To do: What lies from the line containing "gpu_package();" through the line containing "bpy.context.view_layer.update()"? Print exactly those lines, with both ends, and no others.
────────────────────────────────────────
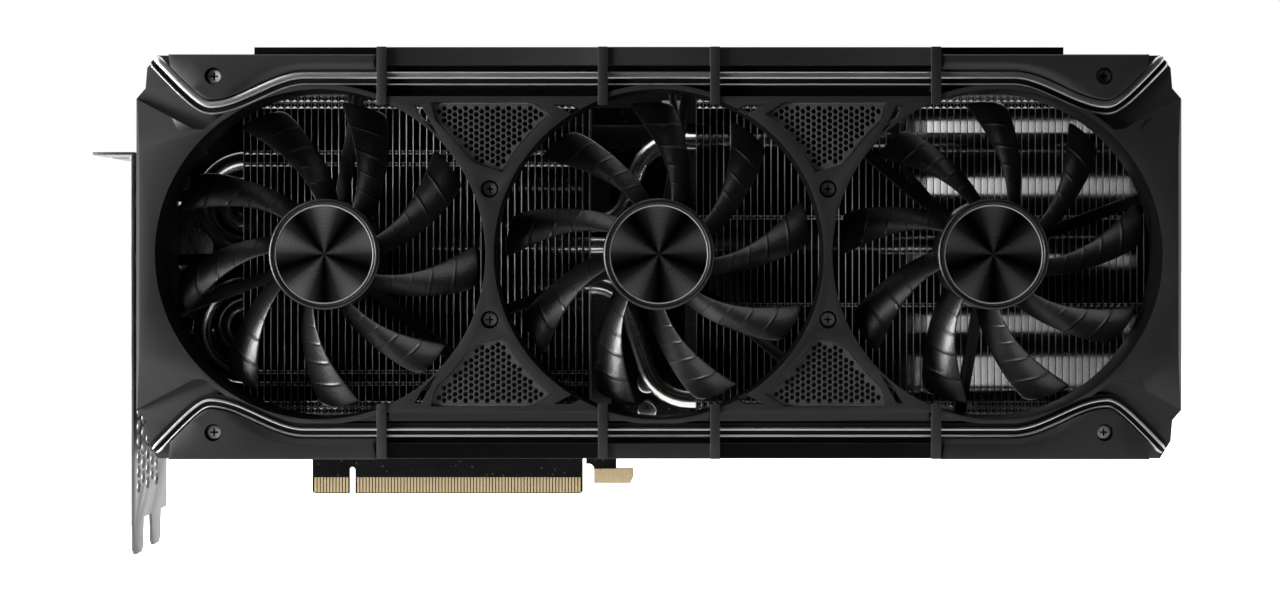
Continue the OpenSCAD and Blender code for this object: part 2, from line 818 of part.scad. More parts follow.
// Gold contacts on both faces of the tongue, and the plated hook
module edge_contacts() {
    contact = [0.7, 4.8];
    film = 0.05;
    first = concat([for (i = [0:10]) -11.65 + i], [for (i = [0:70]) 1.85 + i]);
    color([0.83, 0.69, 0.4]) for (side = [-1, 1]) {
        y = side < 0 ? board_front_y - film : board_back_y;
        for (x = first) box([x - contact[0] / 2, y, 0.3], [x + contact[0] / 2, y + film, 0.3 + contact[1]]);
        board_face(y, y + film) polygon([
            [hook_x[0] + 0.1, hook_z[0] + 0.1], [hook_x[1] - 1.1, hook_z[0] + 0.1],
            [hook_x[1] - 0.1, 5.4], [hook_x[1] - 0.1, hook_z[1] - 0.1], [hook_x[0] + 0.1, hook_z[1] - 0.1]
        ]);
    }
}

module gpu_package() {
    color([0.1, 0.25, 0.15]) box([gpu_x - 20, -2.6, gpu_z - 20], [gpu_x + 20, board_front_y, gpu_z + 20]);
    color([0.3, 0.3, 0.33]) box([gpu_x - 12, -3.5, gpu_z - 13], [gpu_x + 12, -2.6, gpu_z + 13]);
}

module memory_chips() {
    color([0.08, 0.08, 0.08]) at_chips(-2, board_front_y, 0);
}

choke_places = concat(
    [for (k = [0:8]) [113, 33 + k * 9]],
    [for (k = [0:5]) [-20, 48 + k * 9]]
);

// Square power inductors beside both memory columns
module chokes() {
    color([0.25, 0.25, 0.26]) for (p = choke_places) {
        box([p[0] - 3.5, -5.6, p[1] - 3.5], [p[0] + 3.5, board_front_y - 0.4, p[1] + 3.5]);
        box([p[0] - 3.5, board_front_y - 0.4, p[1] - 1.5], [p[0] - 2, board_front_y, p[1] + 1.5]);
        box([p[0] + 2, board_front_y - 0.4, p[1] - 1.5], [p[0] + 3.5, board_front_y, p[1] + 1.5]);
    }
}

module power_stages() {
    color([0.09, 0.09, 0.1]) for (p = choke_places)
        box([p[0] + 5, -1.7, p[1] - 3], [p[0] + 10, board_front_y, p[1] + 3]);
}

can_places = [[93, 35], [93.5, 26.8]];

// Polymer capacitors: a square foot, a can and a rolled groove
module can_capacitors() {
    for (p = can_places) {
        color([0.1, 0.1, 0.1]) box([p[0] - 3.2, -2, p[1] - 3.2], [p[0] + 3.2, board_front_y, p[1] + 3.2]);
        color([0.8, 0.8, 0.82]) {
            rod_y(p[0], p[1], -3.4, -2, 3);
            rod_y(p[0], p[1], -4, -3.4, 2.7);
            rod_y(p[0], p[1], -8.2, -4, 3);
        }
    }
}

socket_x = [115, 134.4, 153.8];
socket_size = [18.6, 11.2, 14];
socket_low_z = 116.6;

// Eight-way sockets at the board's top edge, open upwards
module power_sockets() {
    cell = 3.6;
    cell_pitch = 4.2;
    low_y = board_front_y - socket_size[1];
    color([0.06, 0.06, 0.06]) for (x = socket_x) {
        difference() {
            box([x - socket_size[0] / 2, low_y, socket_low_z],
                [x + socket_size[0] / 2, board_front_y, socket_low_z + socket_size[2]]);
            for (i = [0:3], j = [0:1])
                translate([x + (i - 1.5) * cell_pitch - cell / 2, low_y + 1.6 + j * cell_pitch, socket_low_z + 2])
                    cube([cell, cell, socket_size[2]]);
        }
        box([x - 2, low_y - 1.2, socket_low_z + 8], [x + 2, low_y, socket_low_z + 12]);
    }
    color([0.8, 0.7, 0.4]) for (x = socket_x, i = [0:3], j = [0:1])
        translate([x + (i - 1.5) * cell_pitch - 0.5, low_y + 2.9 + j * cell_pitch, socket_low_z + 2])
            cube([1, 1, 8]);
}

port_z = [84, 64, 44];
hdmi_z = 25;
port_front_x = bracket_x - bracket_thickness;
port_y = -3.4;

// A metal shell with a tongue inside, its mouth towards -X
module port_shell(z, height, depth, shell_wall = 0.5) {
    module profile(grow) {
        translate([port_y, z]) polygon([
            [-depth / 2 - grow, -height / 2 - grow], [depth / 2 + grow, -height / 2 - grow],
            [depth / 2 + grow, height / 2 + grow], [-depth / 2 + 1.2 - grow, height / 2 + grow],
            [-depth / 2 - grow, height / 2 - 1.2 + grow]
        ]);
    }
    color([0.72, 0.73, 0.75]) translate([port_front_x, 0, 0]) rotate([90, 0, 90]) difference() {
        linear_extrude(17) profile(0);
        translate([0, 0, -1]) linear_extrude(15) profile(-shell_wall);
    }
    color([0.1, 0.1, 0.1]) box([port_front_x + 2, port_y - 0.6, z - height / 2 + 1.6],
        [port_front_x + 14, port_y + 0.6, z + height / 2 - 1.6]);
}

module display_ports() {
    for (z = port_z) port_shell(z, 16.4, 5);
}

module hdmi_port() {
    port_shell(hdmi_z, 14.4, 5);
}

switch_x = 60;
switch_low_z = 115;
switch_high_z = 122.5;
knob_size = [2.4, 1.6];

// Slide switch housing with a slot along X in its top
module switch_body() {
    color([0.7, 0.71, 0.73]) difference() {
        box([switch_x - 5, -5.2, switch_low_z], [switch_x + 5, board_front_y, switch_high_z]);
        box([switch_x - 4, -4.4, switch_low_z + 1], [switch_x + 4, board_front_y - 0.8, switch_high_z - 1]);
        box([switch_x - knob_size[0] / 2 - 0.2, -3 - knob_size[1] / 2 - 0.1, switch_high_z - 2],
            [switch_x + knob_size[0] / 2 + switch_travel + 0.2, -3 + knob_size[1] / 2 + 0.1, switch_high_z + 1]);
    }
}

module switch_slider() {
    color([0.1, 0.1, 0.1]) {
        box([switch_x - knob_size[0] / 2, -3 - knob_size[1] / 2, switch_high_z - 2],
            [switch_x + knob_size[0] / 2, -3 + knob_size[1] / 2, switch_high_z + 1.6]);
        box([switch_x - 1.6, -4.2, switch_low_z + 2],
            [switch_x + 1.6, board_front_y - 1, switch_high_z - 1.2]);
    }
}

// ---- rear ----

vent_rows = [[38.4, 9], [53.6, 5], [76, 7], [97.4, 5], [113.6, 9]];
vent_x = [177, 240];

// Aluminium back plate with standoffs and flow-through openings past the board's end
module backplate() {
    color([0.08, 0.08, 0.09]) {
        board_face(backplate_front_y, backplate_back_y) difference() {
            translate([mid_x, mid_z]) shroud_outline();
            for (row = vent_rows)
                translate([vent_x[0], row[0] - row[1] / 2]) square([vent_x[1] - vent_x[0], row[1]]);
            translate([gpu_x - 27, gpu_z - 30]) square([54, 60]);
            for (p = rear_screw_places) translate(p) circle(r = 1.4, $fn = rounded);
        }
        for (p = rear_screw_places) difference() {
            rod_y(p[0], p[1], board_back_y, backplate_front_y, 3);
            rod_y(p[0], p[1], board_back_y - 1, backplate_front_y + 1, 1.4);
        }
        box([mid_x + half_length - wall, end_wall_back_y, 50], [mid_x + half_length, backplate_front_y, 100]);
    }
}

module rear_screws() {
    color([0.2, 0.2, 0.21]) for (p = rear_screw_places)
        mirror([0, 1, 0]) cross_screw(p[0], p[1], -backplate_back_y - 1.4, 1.6, 2.4, 1.25);
    color([0.7, 0.7, 0.72]) for (p = spring_screw_places)
        mirror([0, 1, 0]) cross_screw(p[0], p[1], -5.2, 3.6, 2.6, 1.4);
}

// Cross-shaped spring plate that pulls the cold plate onto the processor
module retention_spring() {
    color([0.7, 0.71, 0.73]) board_face(2.4, 3.8) difference() {
        union() {
            translate([gpu_x, gpu_z]) circle(r = 12, $fn = rounded);
            for (turn = [1, -1]) translate([gpu_x, gpu_z]) rotate(turn * atan2(24, 21))
                square([2 * norm([21, 24]), 7], center = true);
            for (p = spring_screw_places) translate(p) circle(r = 4, $fn = rounded);
        }
        translate([gpu_x, gpu_z]) circle(r = 7, $fn = rounded);
        for (p = spring_screw_places) translate(p) circle(r = 1.5, $fn = rounded);
    }
}

bracket_y = [-38.3, 0.44];
bracket_low_z = -4;
bracket_tip_z = -14;
tab_top_z = 106.02;
tab_reach = 11.43;
tongue_y = [-32.6, -12.3];
tongue_width = 10.19;
fixing_z = [98, 14.8];

// Two-slot bracket: face plate, two slot tongues and a fold-over tab with two screw notches
module io_bracket() {
    color([0.78, 0.79, 0.8]) {
        translate([bracket_x - bracket_thickness, 0, 0]) rotate([90, 0, 90])
            linear_extrude(bracket_thickness) difference() {
                union() {
                    translate([bracket_y[0], bracket_low_z])
                        square([bracket_y[1] - bracket_y[0], tab_top_z - bracket_low_z]);
                    for (y = tongue_y) polygon([
                        [y - 5.7, bracket_low_z], [y - 5.7, bracket_low_z - 0.5],
                        [y - tongue_width / 2, bracket_low_z - 4], [y - tongue_width / 2, bracket_tip_z + 1.6],
                        [y - tongue_width / 2 + 2, bracket_tip_z], [y + tongue_width / 2 - 2, bracket_tip_z],
                        [y + tongue_width / 2, bracket_tip_z + 1.6], [y + tongue_width / 2, bracket_low_z - 4],
                        [y + 5.7, bracket_low_z - 0.5], [y + 5.7, bracket_low_z]
                    ]);
                }
                for (z = port_z) translate([port_y - 2.7, z - 8.4]) square([5.4, 16.8]);
                translate([port_y - 2.7, hdmi_z - 7.4]) square([5.4, 14.8]);
                // Hexagonal air holes
                for (i = [0:4], j = [0:20])
                    translate([-33 + i * 5.2, 6 + j * 4.5 + (i % 2) * 2.25]) circle(r = 2.1, $fn = 6);
                for (z = fixing_z) translate([-3.4, z]) circle(r = 1.6, $fn = rounded);
            }
        translate([0, 0, tab_top_z - bracket_thickness]) linear_extrude(bracket_thickness) difference() {
            translate([bracket_x - tab_reach - bracket_thickness, bracket_y[0]])
                square([tab_reach, bracket_y[1] - bracket_y[0]]);
            translate([bracket_x - 7.4, bracket_y[1]]) circle(r = 2.21, $fn = rounded);
            translate([bracket_x - 7.4, bracket_y[1] - 20.32]) circle(r = 2.21, $fn = rounded);
            translate([bracket_x - 12.4, bracket_y[1] - 22.53]) square([5, 4.42]);
        }
        for (z = fixing_z) box([bracket_x, board_front_y - 1, z - 2.1], [-51, board_front_y, z + 2.1]);
    }
}

module bracket_screws() {
    color([0.3, 0.3, 0.31]) for (z = fixing_z) translate([bracket_x - bracket_thickness, -3.4, z]) {
        rotate([0, -90, 0]) difference() {
            cylinder(h = 1.2, r = 2.6, $fn = rounded);
            for (turn = [0, 90]) rotate([0, 0, turn]) translate([0, 0, 1.2]) cube([2.6, 0.6, 1.4], center = true);
        }
        rotate([0, 90, 0]) cylinder(h = bracket_thickness, r = 1.55, $fn = rounded);
    }
}

// ---- nodes ----

front_shroud();
corner_plate_top_left();
corner_plate_top_right();
corner_plate_bottom_left();
corner_plate_bottom_right();
top_trim_strip();
bottom_trim_strip();
top_cross_frame();
bottom_cross_frame();
mesh_inserts_upper();
mesh_inserts_lower();
shroud_screws();
impeller(0, blade_starts[0]);  // left_impeller
hub_disc(0);  // left_hub_disc
fan_shaft(0);  // left_shaft
magnet_ring(0);  // left_magnet_ring
stator(0);  // left_stator
bearing(0);  // left_bearing
motor_mount(0);  // left_motor_mount
impeller(1, blade_starts[1]);  // centre_impeller
hub_disc(1);  // centre_hub_disc
fan_shaft(1);  // centre_shaft
magnet_ring(1);  // centre_magnet_ring
stator(1);  // centre_stator
bearing(1);  // centre_bearing
motor_mount(1);  // centre_motor_mount
impeller(2, blade_starts[2]);  // right_impeller
hub_disc(2);  // right_hub_disc
fan_shaft(2);  // right_shaft
magnet_ring(2);  // right_magnet_ring
stator(2);  // right_stator
bearing(2);  // right_bearing
motor_mount(2);  // right_motor_mount
motor_screws();
fan_leads();
fan_headers();
fin_stack_left();
fin_stack_right();
heat_pipes_upper();
heat_pipes_lower();
cold_plate();
heatsink_frame();
circuit_board();
edge_contacts();
gpu_package();
memory_chips();
thermal_pads();
chokes();
power_stages();
can_capacitors();
power_sockets();
display_ports();
hdmi_port();
switch_body();
switch_slider();
backplate();
rear_screws();
retention_spring();
io_bracket();
bracket_screws();
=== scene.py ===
"""Desktop graphics card with three fans: the looks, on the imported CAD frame. Metres, Z up."""
import math

import bmesh
import bpy
from mathutils import Matrix, Vector
from mathutils.geometry import delaunay_2d_cdt


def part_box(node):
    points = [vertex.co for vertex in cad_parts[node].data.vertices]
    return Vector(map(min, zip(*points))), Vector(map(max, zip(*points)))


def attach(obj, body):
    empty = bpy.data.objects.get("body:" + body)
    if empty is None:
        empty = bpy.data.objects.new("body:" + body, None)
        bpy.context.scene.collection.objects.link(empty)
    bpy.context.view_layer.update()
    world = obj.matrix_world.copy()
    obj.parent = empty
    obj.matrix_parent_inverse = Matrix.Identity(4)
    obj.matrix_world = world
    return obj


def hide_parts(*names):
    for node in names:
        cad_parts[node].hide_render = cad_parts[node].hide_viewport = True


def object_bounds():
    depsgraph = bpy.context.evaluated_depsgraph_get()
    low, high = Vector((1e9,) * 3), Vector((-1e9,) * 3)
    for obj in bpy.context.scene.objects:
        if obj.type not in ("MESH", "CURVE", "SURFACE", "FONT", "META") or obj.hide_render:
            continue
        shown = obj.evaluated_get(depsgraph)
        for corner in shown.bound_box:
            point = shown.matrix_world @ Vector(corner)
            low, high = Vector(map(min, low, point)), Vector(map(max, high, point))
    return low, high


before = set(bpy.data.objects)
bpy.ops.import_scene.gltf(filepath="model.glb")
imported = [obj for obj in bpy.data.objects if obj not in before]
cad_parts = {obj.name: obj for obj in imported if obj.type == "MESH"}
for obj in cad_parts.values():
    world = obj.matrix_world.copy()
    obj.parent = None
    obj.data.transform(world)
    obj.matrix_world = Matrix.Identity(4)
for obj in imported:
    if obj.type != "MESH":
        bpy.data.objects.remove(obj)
cad_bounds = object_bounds()

MM = 0.001
MID = Vector((0.097, 0, 0.0756))
PITCH = 0.0984
TAU = 2 * math.pi
scene = bpy.context.scene

# ---- camera: level, square to the fans, a little over half a metre away ----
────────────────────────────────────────
Task result:
gpu_package();
memory_chips();
thermal_pads();
chokes();
power_stages();
can_capacitors();
power_sockets();
display_ports();
hdmi_port();
switch_body();
switch_slider();
backplate();
rear_screws();
retention_spring();
io_bracket();
bracket_screws();
=== scene.py ===
"""Desktop graphics card with three fans: the looks, on the imported CAD frame. Metres, Z up."""
import math

import bmesh
import bpy
from mathutils import Matrix, Vector
from mathutils.geometry import delaunay_2d_cdt


def part_box(node):
    points = [vertex.co for vertex in cad_parts[node].data.vertices]
    return Vector(map(min, zip(*points))), Vector(map(max, zip(*points)))


def attach(obj, body):
    empty = bpy.data.objects.get("body:" + body)
    if empty is None:
        empty = bpy.data.objects.new("body:" + body, None)
        bpy.context.scene.collection.objects.link(empty)
    bpy.context.view_layer.update()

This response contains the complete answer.